The United States and its allies, both in the West and the Middle East, have good reason to be concerned over the prolonged crisis in Syria. After nearly two years of fighting no end to the crisis appears in sight and the cost in human lives, physical displacement and destruction of property has long reached astronomical proportions.
No less troubling for the international community is the fact that the continued escalation of Syria’s internal conflict could have particular implications for stability in the wider Middle East, a customary cauldron of conflict. Not only has the hope ‒ propagated mostly by the Western media ‒ that the regime in Damascus would have fallen domino-fashion, in a manner similar to its counterparts in Tunis, Cairo and Tripoli ‒ not materialized, but what is also clear is that the warring groups inside Syria now include fighters whose motives may go way beyond the toppling of the Assad regime. Israel, particularly, is likely to see it that way. Israel apart, Syria’s neighbours, Turkey and Lebanon continue to be affected by the conflict on account of the movement of refugees and through instances of an over-spilling of the fighting.
The protracted nature of the conflict in Syria is, in considerable measure, a reflection of the failure of the United Nations to make a positive difference. That failure has manifested itself at two separate levels. First, the Security Council powers were unable to arrive at consensus that may have allowed them to advance a collective solution in Syria. Secondly, the efforts of the Nigerian former Secretary General Kofi Annan and, afterwards, the Algerian diplomat Lakhdar Brahimi, to function as UN Good Officers in the crisis became overwhelmed by the incremental rise in the intensity of the fighting.
Nor has Washington’s involvement realized any significant positive change in the direction of bringing an end to the conflict. External military intervention to remove the Assad regime from power is clearly not on the cards, not only because there is no superpower consensus on that option but, no less significantly, because the lessons of Iraq are a powerful deterrent to intervention in Syria by the only Western nation with an independent capacity to do so ‒ the United States.
Damascus poses other imponderables for Washington. Not least of these is the fact that the US can neither predict nor control the likely nature of the post-Assad circumstances inside Syria. Excluding weapons, the US may be footing much of the bill for the anti-Assad forces but that does not convert into control over the fighters, a disparate grouping believed to include forces considered by the US to be terrorists.
It was precisely for this reason that while US Secretary of State John Kerry announced last week that Washington was upping its non-lethal military aid to the anti-Assad forces to US$250 million, the US has said that its aid to the fighters would be channelled through the Syrian National Council (SNC).

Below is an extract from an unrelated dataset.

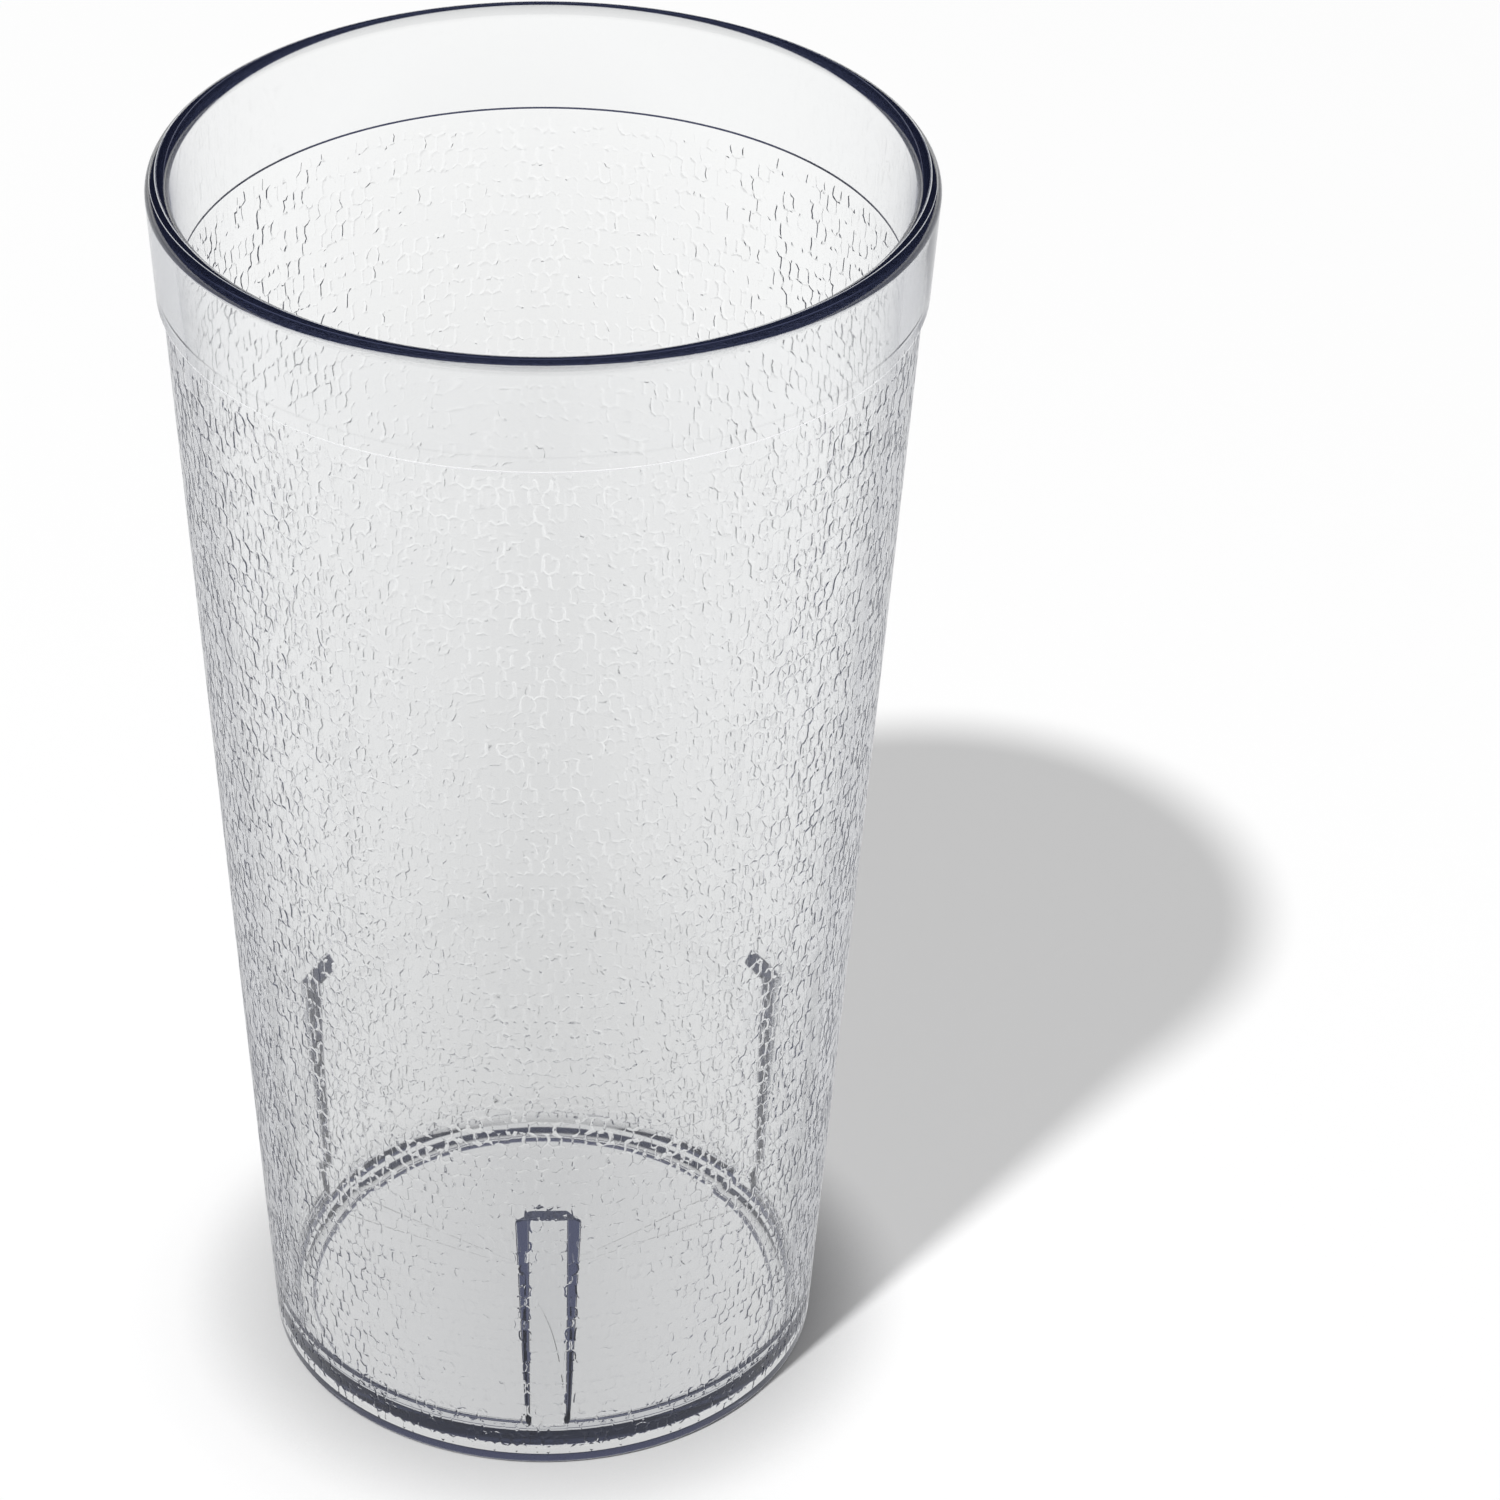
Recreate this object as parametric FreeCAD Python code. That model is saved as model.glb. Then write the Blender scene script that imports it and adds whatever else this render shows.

Here, it is worth mentioning that if, as has been reported, the crisis in Syria has resulted in the involvement of Islamic militants in the fighting, that is not a development that is likely to escape Israel’s attention. Indeed, if its track record is anything to go by, Israel may well pursue its own unilateral and preemptive military course of action, without necessarily consulting with Washington against forces which it believes might, in the longer term , pose a threat to its own security.
Up until now the US appears to have been placing its faith in the SNC, an anti-Assad group based in Turkey as a possible successor government in Syria, though last week’s resignation of Moaz Al Khatib as President of the coalition would not have been good news for Washington. If Al Katib appears not to be universally popular even among other influential anti-Assad Syrians – presumably for the reason that he is on record as offering Assad a negotiated settlement – he is believed to be motivated by a desire to bring an end to the bloodshed in Syria and is widely considered in the West to be the best option to lead a post-Assad government in Syria.
If the longer-term view is that the fall of President Assad’s regime is inevitable, the power balance inside Syria arising out of internal sectarianism, and the presence of external fighters from the region coupled with the support which it receives from Russia and Iran, may well allow Assad to hold on to power for a while yet. In that context speculation as to who or what might succeed the incumbent Syrian regime is probably premature. Perhaps the more immediate-term consideration is the consequences for stability in the Middle East of a conflict that may have begun with the targeting of the Assad regime but which, even now, may be a harbinger for an escalation of a civil war into a regional crisis.
As it persists, the Syrian crisis may impact on Israeli foreign and military policy in ways which not even Washington can necessarily predict. Even now, the crisis would have put on hold the issue of Israel’s return to Syria of the Golan Heights seized after the June 1967 war. The Washington-based Brookings Institute, has gone even further, suggesting that “if Israel or the U.S. were to launch a military strike against Iran’s nuclear facilities, a desperate and beleaguered Assad could conceivably seek to transform his domestic war into another Arab-Israeli war by taking the opportunity to attack Israel on Iran’s behalf.”
If a solution to what is proving to be far more than an isolated domestic crisis in Syria is not found quickly, the consequence for an already conflict-ridden Middle East could another cycle of conflict.